Oh, by the way, my Mum has PTSD: Nathan’s Story
‘Nathan’s story’ looks at the changes that occur in his home when his mother returns home from military deployment with PTSD. The book is for families who have experienced a parent with a service-related mental health condition. The book examines stigma and the challenges of how to explain the health condition to others. Nathan learns about the team effort that is required to support her mother at this challenging time for the family.
‘The early years of children’s lives are critical for their social and emotional development and wellbeing. This is also the time when children are also most vulnerable to any negative experiences. Families are often the primary influence on children’s learning, development and wellbeing and have a unique understanding of their child’s strengths, abilities, and challenges. Having a parent with PTSD can be emotionally stressful for children. Some families have additional service-related pressures or may experience significant adversity, hardship, trauma or loss that can also impact on a child’s long term mental health and wellbeing.
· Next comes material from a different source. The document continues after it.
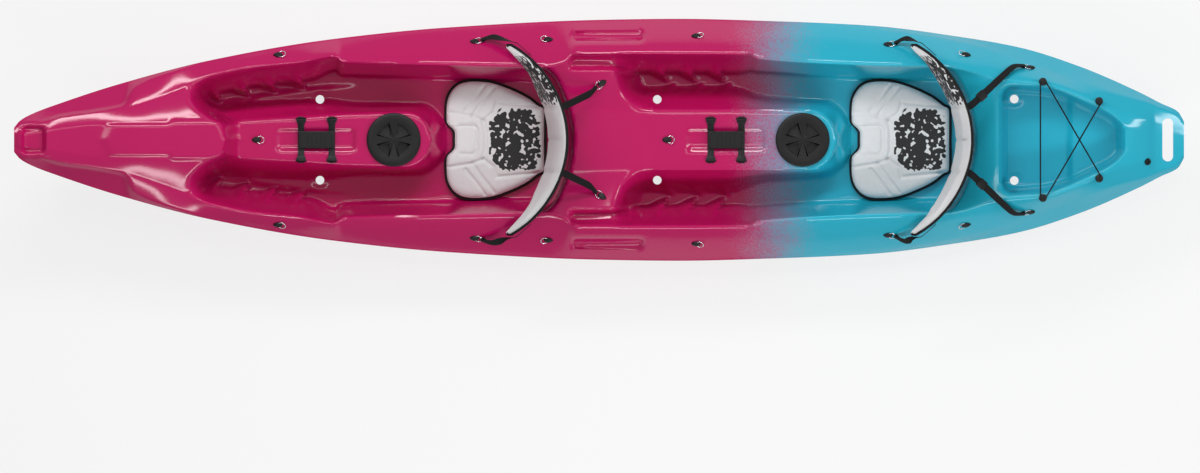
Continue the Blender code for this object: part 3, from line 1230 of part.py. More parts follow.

Knowing how to talk about these experiences and share ideas and resources is important in helping families and children manage these stressors early and build social and emotional resilience.
‘Oh, by the way, my Mum has PTSD: Nathan’s story’ offers families and caregivers the opportunity to share experiences and ideas with young children. It provides support and guidance when discussing and normalising their feelings, whilst providing reassurance to both parents and children that they are not alone.
This book describes the changes that may occur for parents with PTSD and how children may perceive or react to those changes. It is a valuable resource for families and family workers to support children to share their experiences and make sense of their feelings and experiences. The book is part of a series of resources to support the mental health and wellbeing of children of veterans. Caregivers might consider each resource as a whole or focus on a specific area.
An informed understanding can guide caregivers on what children need to thrive and the systems and resources that can help to support this. I commend the author for highlighting these issues and supporting children and families through these challenging situations’.